Ended up 18th out of 40 and did much better than I had expected in IASCA & MECA at such a large competitive event. Thank you Larry Chijner for hosting this event and also the Sqology team, judges, and sponsors for making it happen!


----------



## GreatLaBroski (Jan 20, 2018)

Congrats on the warm reception, that has to feel good. (yes the image is not appearing)


----------



## Truthunter (Jun 15, 2015)

GreatLaBroski said:


> Congrats on the warm reception, that has to feel good. (yes the image is not appearing)


Thanks!

Not sure why I can't get shared google photos to display anymore so I guess I'll just start attaching them.


----------



## ErinH (Feb 14, 2007)

Congrats, Ryan! 

Any chance you're coming to finals this year? I am actively trying to convince Ian to make the drive over to Louisville to hang out with everyone and listen to some bad mammajamma cars that weekend.


----------



## bertholomey (Dec 27, 2007)

Great job Ryan! I hope to see you in September 


Sent from my iPhone using Tapatalk Pro


----------



## Chris12 (Sep 20, 2018)

Congrats!

I’ve been meaning to ask, how do you like the Dirac Live? Would you recommend it for a rookie tuner?


----------



## Truthunter (Jun 15, 2015)

ErinH said:


> Congrats, Ryan!
> 
> Any chance you're coming to finals this year? I am actively trying to convince Ian to make the drive over to Louisville to hang out with everyone and listen to some bad mammajamma cars that weekend.


There is one more 4x event for me to attend in NY... so yeah even if I don't place there I think I'll have enough points for finals 

BTW, I'll work on Ian too


----------



## Truthunter (Jun 15, 2015)

Chris12 said:


> Congrats!
> 
> I’ve been meaning to ask, how do you like the Dirac Live? Would you recommend it for a rookie tuner?


Thanks Chris!

I actually only partially used the Dirac function on the DSP for this past event. Like others, I'm still experimenting with different methods to implement the full room correction to achieve the tonality that is pleasing to me.
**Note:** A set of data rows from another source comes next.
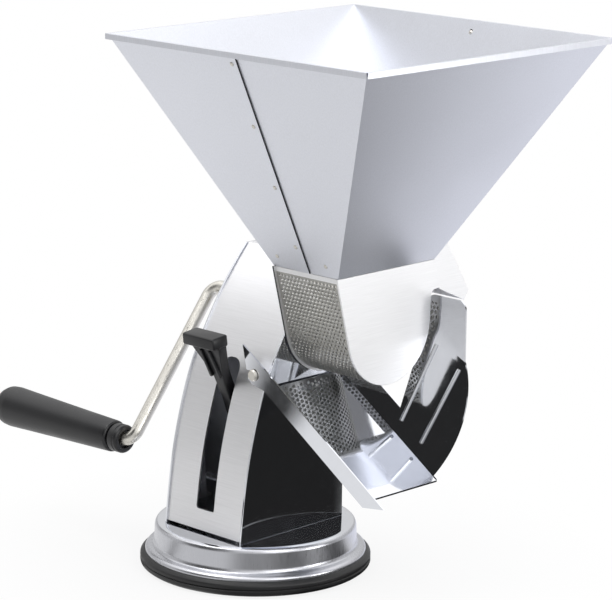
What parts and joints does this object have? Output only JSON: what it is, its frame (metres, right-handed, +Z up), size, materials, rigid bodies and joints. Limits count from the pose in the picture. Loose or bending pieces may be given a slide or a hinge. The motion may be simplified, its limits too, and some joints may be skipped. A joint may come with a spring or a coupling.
{
  "type": "hand cranked tomato strainer",
  "caption": "Hand-cranked tomato strainer: square hopper over a perforated trough with a bladed rotor, juice tray and skin outlet, on a lever-locked suction base.",
  "frame": {"origin": "centre of the suction pad's underside, on the table", "axes": "+Z up; +X along the rotor shaft away from the crank, towards the trough's free end; -Y towards the side with the suction lever"},
  "size_m": [0.3484, 0.2074, 0.325],
  "materials": {
    "bright_steel": "mirror polished stainless sheet",
    "satin_steel": "satin stainless sheet",
    "rod_steel": "drawn bright bar",
    "black_rubber": "moulded matt rubber",
    "black_plastic": "moulded, fine satin",
    "white_nylon": "moulded nylon",
    "wiper_rubber": "food-grade soft strip"
  },
  "bodies": {
    "stand": {"suction_pad": "black_rubber", "base_cup": "satin_steel", "column_front": "satin_steel", "column_crank_plate": "bright_steel", "column_trough_plate": "bright_steel", "column_back": "satin_steel", "foot_screws": "rod_steel", "lever_bracket": "satin_steel", "lever_pin": "rod_steel", "stem_guide": "white_nylon", "guide_ring": "rod_steel", "trough_screen": "satin_steel", "trough_end_plate": "satin_steel", "trough_crank_plate": "satin_steel", "trough_rivets": "rod_steel", "throat_collar": "satin_steel", "skin_hood": "bright_steel", "outer_bush": "white_nylon", "inner_bush": "white_nylon", "tray_stud": "rod_steel", "tray_rest": "satin_steel"},
    "lever": {"suction_lever": "black_plastic"},
    "plunger": {"plunger_stem": "rod_steel"},
    "rotor": {"drive_shaft": "rod_steel", "rotor_hub": "white_nylon", "blade_wipers": "wiper_rubber", "shaft_nut": "rod_steel", "crank_arm": "rod_steel", "cross_pin": "rod_steel", "rod_collar": "rod_steel", "grip_ferrule": "black_plastic", "push_nut": "rod_steel"},
    "handgrip": {"grip": "black_plastic", "grip_plug": "black_plastic"},
    "hopper": {"hopper_crank_half": "bright_steel", "hopper_free_half": "bright_steel", "hopper_rivets": "rod_steel", "hopper_spigot": "satin_steel"},
    "tray": {"juice_tray": "bright_steel"}
  },
  "joints": [
    {"name": "crank_spin", "type": "hinge", "parent": "stand", "child": "rotor", "pos_m": [0, 0.026, 0.157], "axis": [1, 0, 0], "continuous": true},
    {"name": "grip_spin", "type": "hinge", "parent": "rotor", "child": "handgrip", "pos_m": [-0.13, -0.042, 0.07], "axis": [1, 0, 0], "continuous": true},
    {"name": "lever_swing", "type": "hinge", "parent": "stand", "child": "lever", "pos_m": [0, 0, 0.062], "axis": [1, 0, 0], "range_deg": [0, 75]},
    {"name": "plunger_slide", "type": "slide", "parent": "stand", "child": "plunger", "axis": [0, 0, 1], "range_m": [0, 0.0038]},
    {"name": "hopper_lift", "type": "slide", "parent": "stand", "child": "hopper", "axis": [0, 0, 1], "range_m": [0, 0.12]},
    {"name": "tray_pull", "type": "slide", "parent": "stand", "child": "tray", "axis": [1, 0, 0], "range_m": [0, 0.09]}
  ],
  "couplings": [
    {"joint": "plunger_slide", "follows": "lever_swing", "m_per_rad": 0.00279}
  ]
}
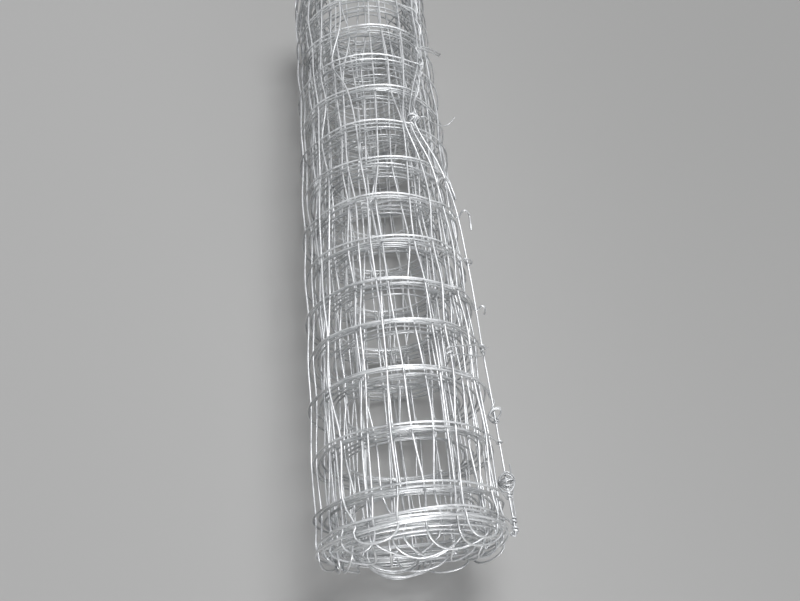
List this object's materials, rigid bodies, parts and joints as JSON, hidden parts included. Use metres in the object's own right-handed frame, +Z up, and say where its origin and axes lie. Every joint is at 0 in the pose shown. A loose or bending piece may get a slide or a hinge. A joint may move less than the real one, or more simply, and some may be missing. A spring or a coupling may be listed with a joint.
{
  "type": "roll of mining wire mesh",
  "caption": "Loose roll of coarse woven galvanised wire mesh lying on its side, open through its core, with bowed wire ends and thin wire ties along its free edge.",
  "frame": {"origin": "on the ground under the middle of the roll", "axes": "+Y along the roll's axis, from the near end to the far end; +Z up; the tied free edge is on the +X side"},
  "size_m": [0.2832, 1.198, 0.282],
  "materials": {
    "mesh_wire": "drawn steel wire, hot-dip galvanised, dull silver grey",
    "tie_wire": "thin galvanised tying wire, dull grey"
  },
  "bodies": {
    "root": {"mesh_roll": "mesh_wire", "tie_wire_near": "tie_wire", "tie_wire_middle": "tie_wire", "tie_wire_far": "tie_wire"}
  },
  "joints": []
}
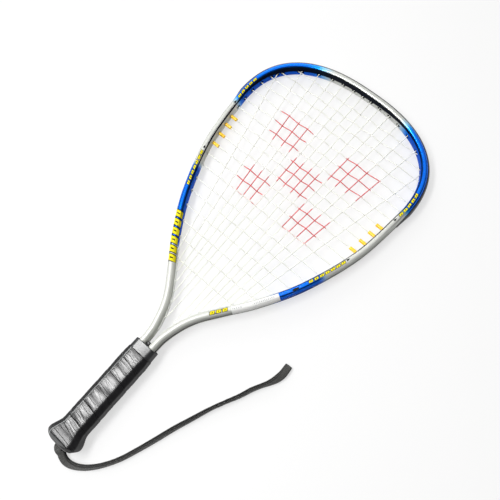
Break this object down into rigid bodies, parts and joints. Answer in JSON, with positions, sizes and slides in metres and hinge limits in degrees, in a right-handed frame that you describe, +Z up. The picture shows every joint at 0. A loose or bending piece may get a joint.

But, I will say that IME utilizing the time delay, that Dirac Live calculates, on a manual tonality tune made a very noticeable improvement over just using delays based on distance. The delays I'm using now are very different then I used previously.
My car sounded good previously but this alone brought it to the next level. The best way I can explain it is that the speakers disappear - I suppose much better coherence. I think it's do to the fact that it's measuring IR and the phase/time shift do to xover filters is taken into consideration compared to just delaying by distance.
Matter of fact, one of the judges made that exact comment- that it sounded like there were just two point sources and the individual speaker locations were hard to detect just from listening.


----------



## Mullings (Jan 31, 2016)

Congrats on your placings Ryan, your car sounded really good, I predict you winning the NY finals.


----------



## Truthunter (Jun 15, 2015)

bertholomey said:


> Great job Ryan! I hope to see you in September


Thanks Jason. Yes, hope to see you in September too and if not October!


----------



## Truthunter (Jun 15, 2015)

Mullings said:


> Congrats on your placings Ryan, your car sounded really good, I predict you winning the NY finals.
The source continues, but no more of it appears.